Analysis tools for analysis of in-situ time-resolved neutron diffraction
The unprecedented neutron flux at the engineering diffractometer BEER at ESS will enable in-situ diffraction to be performed during thermomechanical loading approaching industrial processes and/or service conditions. In order to fully exploit this possibility, computational tools capable of reverse modelling of competing deformation mechanisms in complex materials are required. Such models are not publicly available. The project will develop and implement a state-of-the-art elastic-viscoplastic selfconsistent (EVPSC) crystal plasticity model for analysis and prediction of grain scale response in complex engineering materials during conditions of simultaneously varying load and temperature. In a separate project, this will be made publicly available as a user friendly web application through the ESS data management center. Notably, the models are equally applicable for experiments carried out at constant wavelength neutron sources and monochromatic or energy dispersive X-ray diffraction stations at synchrotrons.

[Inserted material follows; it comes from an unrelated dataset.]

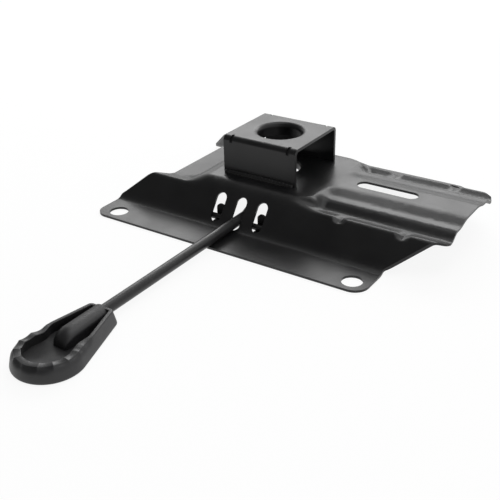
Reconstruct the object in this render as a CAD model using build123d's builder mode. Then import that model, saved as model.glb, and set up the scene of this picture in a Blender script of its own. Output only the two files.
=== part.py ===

Chalmers University of Technology:
- Magnus Hörnqvist Colliander, Docent, senior researcher, Department of Physics
- Hongjia Li, Doctor, Postdoc
- Magnus Ekh, Professor, Industrial and Materials Sciences
- Fredrik Larsson, Professor, Industrial and Materials Sciences
Development and implementation of a finite strain elastic-viscoplastic self-consistent crystal plasticity model for temperature dependent simulation of multiphase materials with or without crystallographic relationships and lattice coherency, including optimization engine for calibration against in-situ neutron scattering data.